■ TASK STATEMENT
Locate each line below that includes "scene" and reproduce it.

■ DATA SECTION
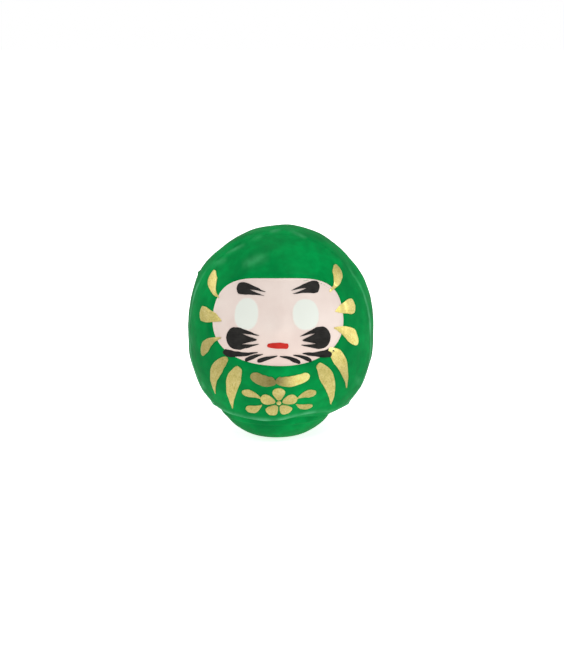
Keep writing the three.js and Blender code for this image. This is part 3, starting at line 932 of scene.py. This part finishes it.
film(
    "face_paint",
    FACE_CENTRE,
    FACE_SIDE,
    FACE_UP,
    FACE_DOWN,
    (SQUARE_ABOVE, SQUARE_BELOW),
    FACE_LIFT,
    70,
    240,
    face_paint,
    "face_paint",
)
film("eye_left", (-20.3, 18.5), 8.6, 8.9, 8.9, (2.3, 2.3), EYE_LIFT, 20, 72, eye_paint, "eye_paint")
film("eye_right", (17.7, 18.6), 9.2, 8.7, 8.7, (2.3, 2.3), EYE_LIFT, 20, 72, eye_paint, "eye_paint")

# %% [markdown]
# ## Brush marks
#
# A brush mark is a ribbon along the path of the brush: a smooth curve through three points, given as
# azimuth and latitude, the same three as in the CAD. Its width follows how a loaded brush is pressed and
# lifted. It starts blunt, swells to its full width at the belly, and falls off to the tip. Each kind of
# stroke has its own shares for these. The brows and moustaches are forked: the lanes of the ribbon end at
# different lengths, which leaves prongs with slits between them. Edges wander by a tenth of a millimetre,
# and the paint stands a little thicker in the middle.

# %% Brush marks
TIP = 0.12  # mm, half width of a mark at its pointed end
MARK_LIFT, MARK_CROWN = 0.26, 0.16  # mm over the paper: a mark's edge, and how much thicker its middle is
EDGE_WANDER = (5, 0.07)  # wavelength and height of a mark's uneven edge


def through(points, share):
    """The parabola that passes three points at 0, a half and 1, and its slope."""
    first, middle, last = np.array(points, float)
    bend = 2 * (first - 2 * middle + last)
    slope = last - first - bend
    share = share[..., None]
    return first + slope * share + bend * share**2, slope + 2 * bend * share


def pressed(share, belly, blunt, tip, fall):
    """The width as a share of the full one: a quarter sine from blunt to 1 at the belly, then 1 less a
    power of the way left, down to the share at the tip."""
    rise = blunt + (1 - blunt) * np.sin(np.pi / 2 * np.minimum(share / belly, 1))
    past = np.clip((share - belly) / (1 - belly), 0, 1)
    return rise * (tip + (1 - tip) * (1 - past**fall))


def rounded(distance, radius):
    """The share of the width left near an end: the root of one less the squared share of the radius."""
    return np.sqrt(np.clip(1 - (1 - np.minimum(distance / radius, 1)) ** 2, 0, 1))


def ribbon(points, width, belly, blunt, tip, fall, start, end=0.15, prongs=1, notch=0.0, short=0.0, seed=0):
    """Azimuths and latitudes of a mark, and its map: along from 0 to 1 and across from -1 to 1. Each point
    is the parabola's, moved aside by half the pressed width times its place across."""
    along = (1 - np.cos(np.linspace(0, np.pi, 72)))[:, None] / 2
    across = np.linspace(-1, 1, 20 * (prongs - 1) + 1 if prongs > 1 else 13)[None]
    fork = (prongs - 1) * (across + 1) / 2 % 1
    slit = notch * (1 - np.abs(1 - 2 * fork)) ** 1.9
    share = along * (1 - slit) * (1 - short * (1 - np.abs(across)))
    spot, way = through(points, share)
    per_azimuth, per_latitude = scale_at(spot[..., 1])
    way = np.stack([way[..., 0] * per_azimuth, way[..., 1] * per_latitude], -1)
    length = np.linalg.norm(way, axis=-1).mean()
    way = unit(way)
    places = np.stack([spot[..., 0], spot[..., 1], 9 * across + 0 * share], -1)
    wander = ripples(places, *EDGE_WANDER, seed)
    half = np.maximum(width / 2 * pressed(share, belly, blunt, tip, fall) + wander, TIP)
    half = half * rounded(share * length, start)
    if prongs == 1:
        half = half * rounded((1 - share) * length, end)
    azimuth = spot[..., 0] - way[..., 1] * across * half / per_azimuth
    latitude = spot[..., 1] + way[..., 0] * across * half / per_latitude
    return azimuth, latitude, pairs(along, across)


def coat(azimuth, latitude, uv):
    """Top and underside of a mark's paint, which is thickest along its middle: the thickness falls off as
    the fourth power across."""
    crown = MARK_LIFT + MARK_CROWN * (1 - uv[..., 1] ** 4)
    return skin(azimuth, latitude, crown), skin(azimuth, latitude, EMBED)


def paint_mark(name, material, slot, painted_light_ends=(0.5, 0.5), **form):
    """A mark on the skin. Its painted highlight and shade go from the first value to the last along the
    stroke, as a smooth step."""
    azimuth, latitude, uv = ribbon(**form)
    wear_and_painted_light = painted_light_ends[0] + (painted_light_ends[1] - painted_light_ends[0]) * smooth_step(uv[..., 0])
    return slab(name, *coat(azimuth, latitude, uv), uv, material, slot, name, wear_and_painted_light=wear_and_painted_light)


# %% [markdown]
# The black marks: two brows, two moustaches with three prongs, and six hairs of the beard. Then the lips.

# %% Brows, moustaches, beard and lips
brow = dict(belly=0.35, blunt=0.85, tip=0.33, fall=1.3, start=2.2, prongs=2, notch=0.43)
whisker = dict(belly=0.45, blunt=0.94, tip=0.4, fall=1, start=4.8, prongs=3, notch=0.5, short=0.07)
wedge = dict(belly=0.25, blunt=0.65, tip=0.1, fall=1.5, start=1)
hair = dict(belly=0.3, blunt=0.7, tip=0.1, fall=1.4, start=0.8)
mouth = dict(belly=0.6, blunt=0.5, tip=0.8, fall=2, start=0.8, end=0.9)
# Kind of stroke, name, three points as azimuth and latitude, and full width in millimetres
BLACK_MARKS = [
    (brow, "eyebrow_left", [(-30.5, 31.6), (-22, 31.8), (-9, 29.6)], 6.5),
    (brow, "eyebrow_right", [(30, 32.4), (22, 32.7), (9.5, 30.6)], 6.5),
    (whisker, "moustache_left", [(-33, 5), (-22, 5.2), (-11.2, 5.2)], 11.3),
    (whisker, "moustache_right", [(33.2, 6), (23, 5.6), (13.6, 4.9)], 11.3),
    (wedge, "beard_left_1", [(-34.6, -2.4), (-25, -3.2), (-12.2, -1.4)], 3.2),
    (hair, "beard_left_2", [(-20.2, -6.2), (-14.8, -3.8), (-8.8, -2.2)], 2.1),
    (hair, "beard_left_3", [(-12.5, -6.2), (-6.2, -4.2), (-0.2, -2.8)], 2.1),
    (wedge, "beard_right_1", [(35, -1.6), (28, -3), (14.8, -1.8)], 4.2),
    (hair, "beard_right_2", [(20.4, -6.2), (15.4, -3.8), (9.2, -2.5)], 2.1),
    (hair, "beard_right_3", [(13.5, -6.8), (7.5, -4.3), (1.2, -3)], 2.1),
]
LIP_LINE = [(-6.4, 2.5), (0, 2.5), (6.4, 2.3)]
for seed, (kind, name, points, width) in enumerate(BLACK_MARKS, 1):
    paint_mark(name, black_paint, "black_paint", points=points, width=width, seed=seed, **kind)
paint_mark("lips", red_paint, "red_paint", points=LIP_LINE, width=3.1, seed=11, **mouth)

# %% [markdown]
# The gold marks: five rays on each side, from the temple down the robe, and two on the chest. Those beside
# the face reach just over its edge. Each has a painted highlight and shade, how bright it is painted at the
# start and the end, standing in for how the stroke catches the light.

# %% Rays
crescent = dict(belly=0.4, blunt=0.3, tip=0.06, fall=1.2, start=0.8)
stub = dict(belly=0.3, blunt=0.85, tip=0.06, fall=1.5, start=2)
ray = dict(belly=0.4, blunt=0.35, tip=0.05, fall=1.3, start=1)
band = dict(belly=0.5, blunt=0.85, tip=0.65, fall=1.6, start=2.2, end=1.2)
# Kind of stroke, name, three points, full width, and the painted highlight and shade at the start and the end
GOLD_MARKS = [
    (crescent, "gold_left_1", [(-58.5, 39), (-54, 31.8), (-43.4, 25)], 6.6, (0.5, 0.5)),
    (stub, "gold_left_2", [(-57.5, 14.8), (-48, 14.6), (-38, 13.2)], 7.8, (0.42, 0.5)),
    (ray, "gold_left_3", [(-52.5, -7), (-47.5, -0.4), (-37.2, 4.4)], 6, (0.3, 0.3)),
    (ray, "gold_left_4", [(-31.5, -5.6), (-43, -15.5), (-49, -28.8)], 6.6, (0.35, 0.5)),
    (ray, "gold_left_5", [(-23.5, -10), (-30.6, -20.5), (-37.6, -37.2)], 7.6, (0.45, 0.65)),
    (crescent, "gold_right_1", [(51.4, 43.6), (47.6, 36.6), (37.4, 29.4)], 6.6, (0.3, 0.75)),
    (stub, "gold_right_2", [(56.8, 19.4), (48, 19.6), (38.8, 18.6)], 7.8, (0.6, 0.8)),
    (ray, "gold_right_3", [(54.6, -1), (47.4, 5.8), (36.4, 10)], 7.4, (0.95, 0.6)),
    (ray, "gold_right_4", [(31.6, -1), (41.2, -9), (50.6, -24.6)], 7, (0.9, 0.4)),
    (ray, "gold_right_5", [(24.2, -7.8), (34, -19.4), (42.6, -36)], 7.4, (0.5, 0.7)),
    (band, "chest_left", [(-16.4, -13), (-8.8, -16.4), (-1.6, -15.8)], 6.2, (0.15, 0)),
    (band, "chest_right", [(19.4, -13.4), (7, -16.4), (-0.8, -14.8)], 5.8, (1.2, 0)),
]
for seed, (kind, name, points, width, painted_light_ends) in enumerate(GOLD_MARKS, 21):
    paint_mark(name, gold_paint, "gold_paint", painted_light_ends, points=points, width=width, seed=seed, **kind)

# %% [markdown]
# ## Blossom and leaves
#
# A plain blossom fills the belly: five round petals laid with one press of the brush each, a dot for the
# heart, and two leaves on each side. Slivers of green stay between the petals.

# %% Blossom
BLOSSOM_CENTRE = (0.5, -30)
PETAL_FROM, PETAL_TO = 1.9, 9.4  # mm from the middle to a petal's base and to its end
HEART_HALF = 1.2  # mm
petal = dict(width=6.4, belly=0.7, blunt=0.25, tip=0.9, fall=2, start=0.5, end=2.6)
dot = dict(width=2 * HEART_HALF, belly=0.5, blunt=1, tip=1, fall=1, start=HEART_HALF, end=HEART_HALF)
leaf = dict(width=4.8, belly=0.4, blunt=0.6, tip=0.08, fall=1.3, start=1.2)


def around_middle(steps, turn):
    """Three points laid outward from the blossom's middle, in a direction turned from the crown's."""
    per_azimuth, per_latitude = scale_at(BLOSSOM_CENTRE[1])
    out = np.array(steps)
    azimuth = BLOSSOM_CENTRE[0] + out * np.sin(turn) / per_azimuth
    return np.stack([azimuth, BLOSSOM_CENTRE[1] + out * np.cos(turn) / per_latitude], -1)


def coats(ribbons):
    """Several ribbons as one piece's vertices, faces and map, each a closed slab."""
    parts, first = [], 0
    for azimuth, latitude, uv in ribbons:
        vertices, faces, flat = closed(*coat(azimuth, latitude, uv), uv)
        parts.append((vertices, faces + first, flat))
        first += len(vertices)
    return [np.concatenate(column) for column in zip(*parts)]


reach = [PETAL_FROM, (PETAL_FROM + PETAL_TO) / 2, PETAL_TO]
petals = [ribbon(around_middle(reach, 2 * np.pi * i / 5), seed=50 + i, **petal) for i in range(5)]
heart = ribbon(around_middle([-HEART_HALF, 0, HEART_HALF], np.pi / 2), seed=56, **dot)
vertices, faces, uv = coats(petals + [heart])
# The petals use the same painted-light value: darker at the base, brighter toward the tip.
piece("blossom", vertices, faces, uv, gold_paint, "gold_paint", "blossom", wear_and_painted_light=0.45 + 0.2 * uv[:, 0])

# %% Leaves
LEAF_CURVES = [
    [(25, -25.5), (18.5, -25), (12, -27.5)],  # degrees to the side of the blossom, and latitude
    [(25.5, -35.5), (18.5, -34.8), (12, -31.5)],
]
for side, direction in (("left", -1), ("right", 1)):
    for number, curve in enumerate(LEAF_CURVES, 1):
        points = [(BLOSSOM_CENTRE[0] + direction * aside, latitude) for aside, latitude in curve]
        seed = 40 + number + 2 * direction
        paint_mark(f"leaf_{side}_{number}", gold_paint, "gold_paint", seed=seed, points=points, **leaf)

# %% [markdown]
# ## Light and air
#
# The doll is shown as in a catalogue: on white, in a wide soft light from four round softboxes. The key
# stands in front, above and to the right, and gives the form and the soft highlights. One hangs overhead
# and a little behind, for the crown, and a weaker one on each side keeps the edges from going dark. A dim
# grey world fills the shade, so the colours stay strong, and the camera itself sees white.

# %% Air
world = bpy.data.worlds.new("studio")
world.use_nodes = True
scene.world = world
tree = world.node_tree
tree.nodes.clear()
FILL = 0.5
path = add_node(tree, "ShaderNodeLightPath")
seen = add_node(
    tree, "ShaderNodeMix", {0: path.outputs["Is Camera Ray"], 2: FILL, 3: 1.0}, data_type="FLOAT"
)
air = add_node(tree, "ShaderNodeBackground", {"Color": (1, 1, 1, 1), "Strength": seen.outputs[0]})
add_node(tree, "ShaderNodeOutputWorld", {"Surface": air.outputs["Background"]})
print("fill light:", FILL)


# %% Softboxes
def softbox(name, place, size, power):
    """A round area light that faces the middle of the doll, with its size in metres and power in watts."""
    light = bpy.data.lights.new(name, "AREA")
    light.shape, light.size, light.energy = "DISK", size, power
    lamp = bpy.data.objects.new(name, light)
    lamp.location = place
    lamp.rotation_mode = "QUATERNION"
    lamp.rotation_quaternion = (aim - lamp.location).to_track_quat("-Z", "Y")
    scene.collection.objects.link(lamp)


softbox("key", (0.5, -0.85, 1.35), 0.7, 10.5)
softbox("overhead", (-0.25, 0.25, 1.5), 0.9, 6.5)
softbox("right_side", (1.3, -0.25, 0.45), 0.8, 3.2)
softbox("left_side", (-1.2, 0.05, 0.75), 0.8, 2.8)

# %% [markdown]
# ## Floor
#
# The floor is a sheet of white paper that glows a little, so that it stays white under the doll and throws
# light up under the belly. It is kept out of glossy reflections, which would veil the green.

# %% Floor
FLOOR_HALF = 4.0  # m
TOOTH = 2  # mm, the paper's grain, coarser than real
floor_material, tree, place = start_material("white_paper_sweep")
paper = add_node(tree, "ShaderNodeTexNoise", {"Vector": place, "Scale": 1000 / TOOTH, "Detail": 2})
tooth = add_node(
    tree, "ShaderNodeBump", {"Height": paper.outputs["Fac"], "Strength": 0.05, "Distance": 0.1 * MM}
)
shader = add_node(
    tree,
    "ShaderNodeBsdfPrincipled",
    {
        "Base Color": linear("#f4f4f4"),
        "Roughness": 0.9,
        "Specular IOR Level": 0.0,
        "Emission Color": (1, 1, 1, 1),
        "Emission Strength": 0.78,
        "Normal": tooth.outputs["Normal"],
    },
)
add_node(tree, "ShaderNodeOutputMaterial", {"Surface": shader.outputs["BSDF"]})
sweep = bpy.data.meshes.new("floor")
corners = [(FLOOR_HALF * x, FLOOR_HALF * y, 0) for x, y in ((-1, -1), (1, -1), (1, 1), (-1, 1))]
sweep.from_pydata(corners, [], [(0, 1, 2, 3)])
sweep.materials.append(floor_material)
floor = bpy.data.objects.new("floor", sweep)
floor.visible_glossy = False
scene.collection.objects.link(floor)
print("floor:", 2 * FLOOR_HALF, "m wide")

■ PROBLEM SOLUTION
Keep writing the three.js and Blender code for this image. This is part 3, starting at line 932 of scene.py. This part finishes it.
scene.world = world
    scene.collection.objects.link(lamp)
scene.collection.objects.link(floor)